I'm not sure that I have a direct answer. but I do agree, and you are making a good point, that we pile on a lot at once. stick peeking and particularly stick dodging I believe feels rewarding once you get into it--and motivates the controller as an input method--but for new players, becomes just one more thing to manage while dealing with the already very hard shooting scheme. designing play environments (as you say) around some of these more basic concepts seems like a valuable direction.

thank you again!

(+1)

Oh, I'm pretty sure that if an army of guinea pigs would play this game, a handful of them would be stubborn enough to develop the muscle memory and learn to reliably hit their targets. I don't see a hard limitation on skill building here. The question rather is: How big must this army initially be to yield at least one sharpshooter? It's more about the steepness of the learning curve (no pun intended). People can develop intuition for the most complex things (I'm looking at disciplines like acrobatic archery for example).

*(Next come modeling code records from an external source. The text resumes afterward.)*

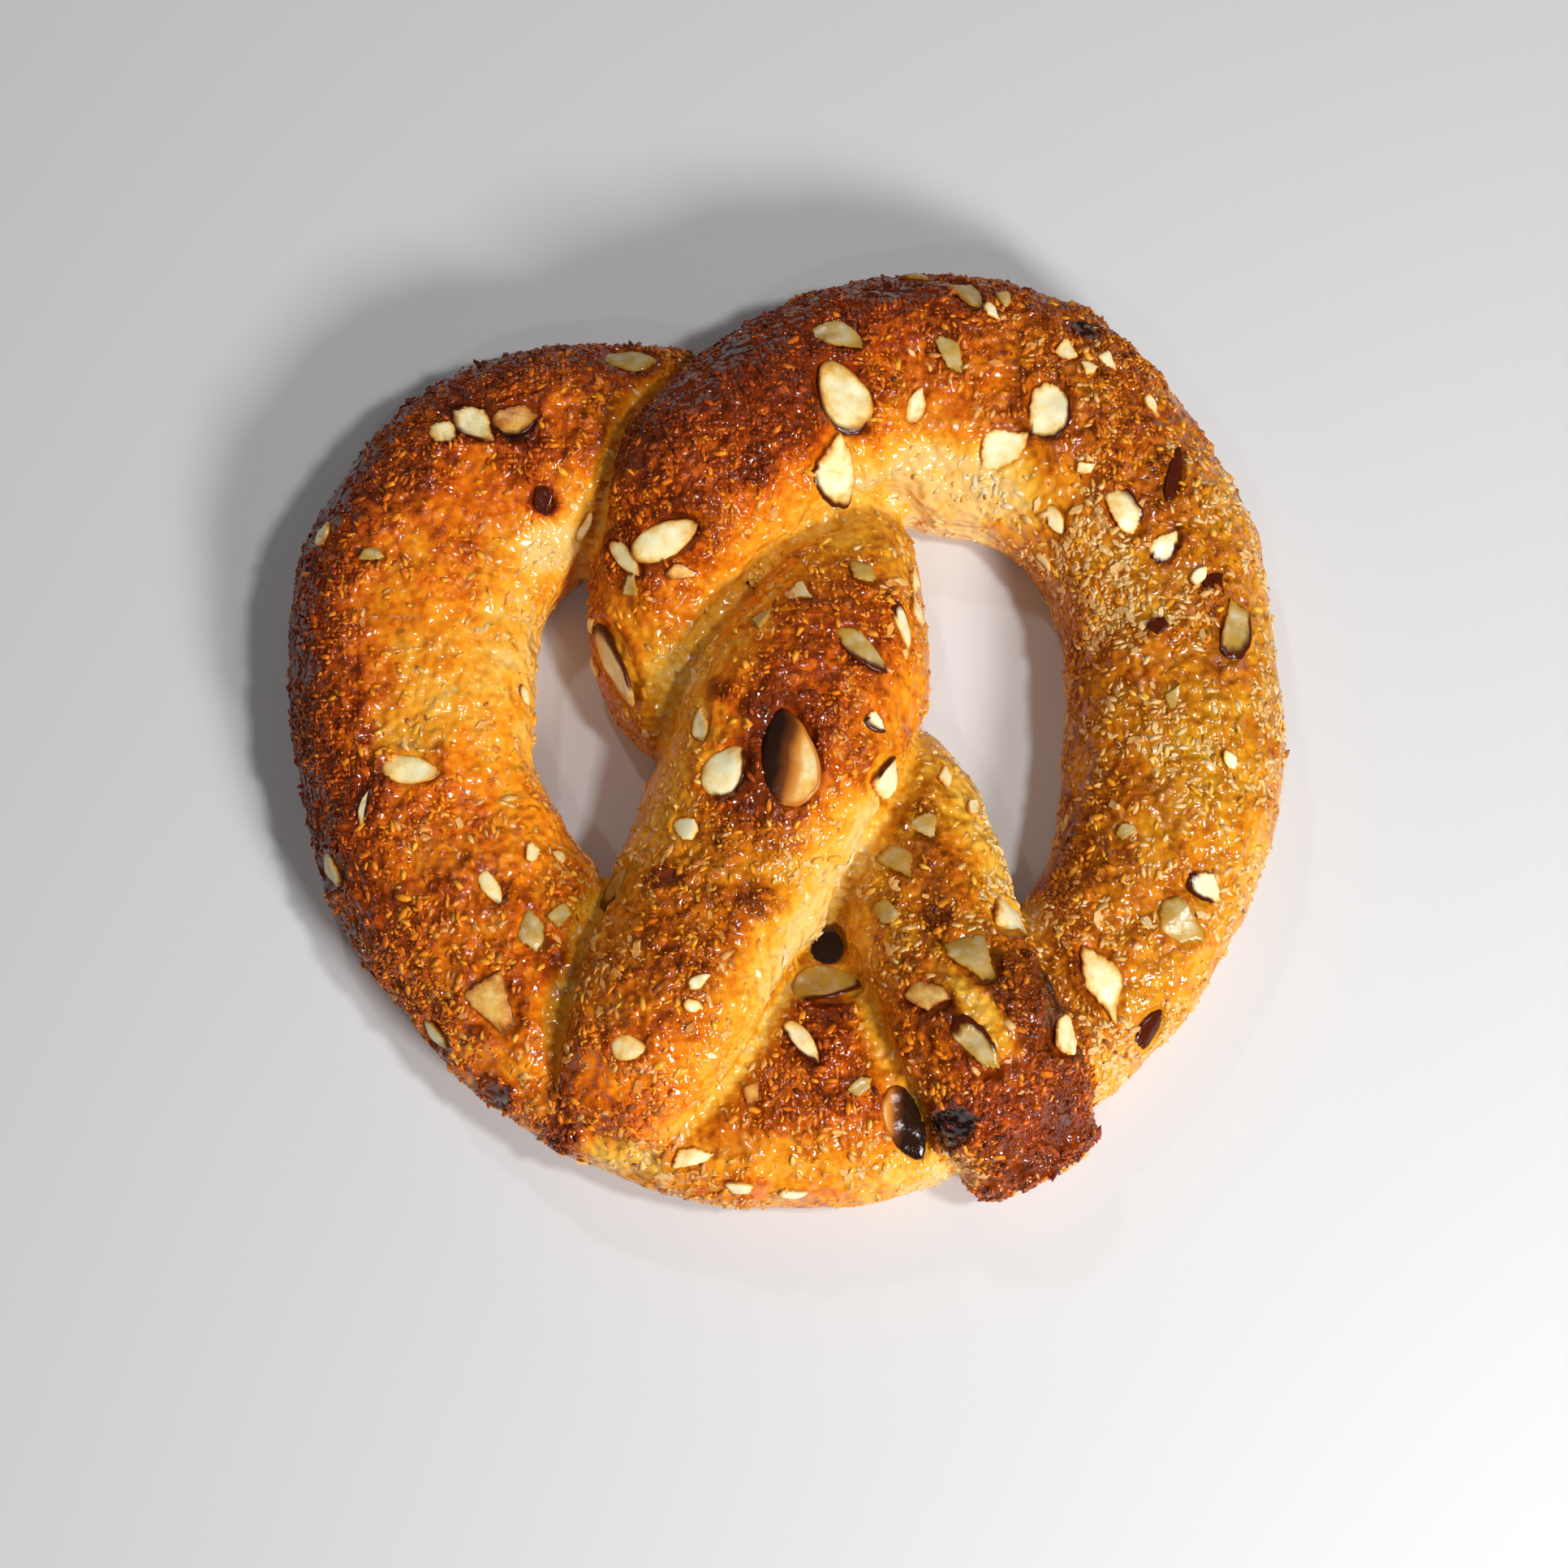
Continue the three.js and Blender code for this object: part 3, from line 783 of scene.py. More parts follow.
@dataclass
class Dough:
    """The baked dough: the rope joined into one skin, with its lumps, granules, folds and colours."""

    rope: Rope
    bed: FlakeBed
    oven: Oven = Oven()
    voxel: float = 0.92
    smooth_rounds: int = 3
    crease_rounds: int = 16
    crease_gain: float = 3.2
    crease_spread: int = 10
    groove_start: float = 0.04
    groove_limit: float = 0.6
    groove_rounds: int = 4
    groove_base: Step = (1.0, 4.0)
    crease_field: Step = (0.03, 0.30)
    lump_size: float = 17.0
    lump_height: float = 1.0
    blister_size: float = 5.6
    blister_height: float = 0.62
    grain_size: float = 2.6
    grain_height: float = 0.7
    fine_size: float = 2.2
    fine_height: float = 0.3
    fold_wander: float = 0.8
    fold_slope: Step = (0.2, 0.6)
    pocket_depth: float = 0.45
    pocket_edge: Step = (1.15, 0.85)
    pool_height: float = 0.35
    pool_outside: Step = (1.6, 1.15)
    pool_inside: Step = (0.9, 1.1)
    quiet_base: float = 2.5

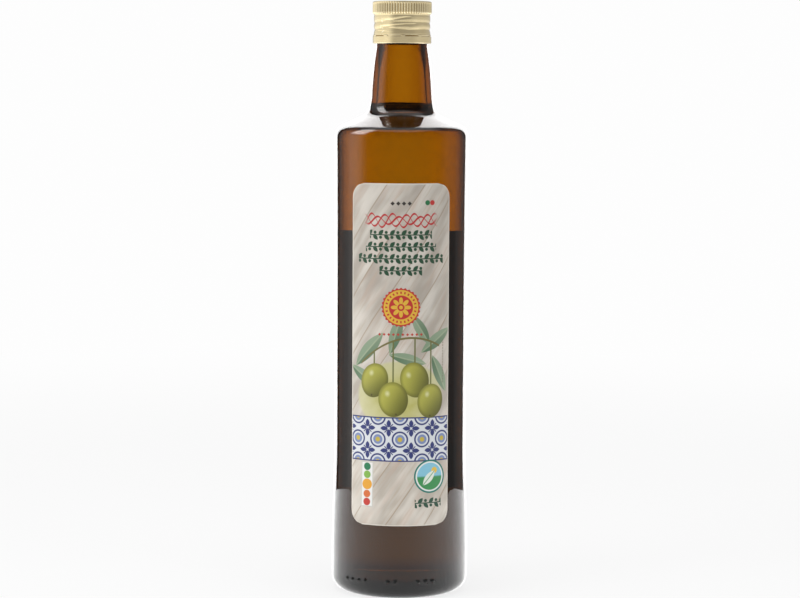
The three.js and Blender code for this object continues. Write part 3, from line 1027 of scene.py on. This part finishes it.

I went a little bit on a tangent with the stereoscopic vision and depth perception, which might have been misleading discussion-wise. Sorry for that. My whole point there was: "You can't rely on information from depth perception (due to inaccuracy or complete lack thereof), which makes things more difficult."

Regarding proof: I can just speak my mind and utter some assumptions based on individual observation. If there's empirical data from a set of playtests that contradict my statements on certain points, I'm most likely the less reliable source ;)

Thank you, too. It was an interesting conversation.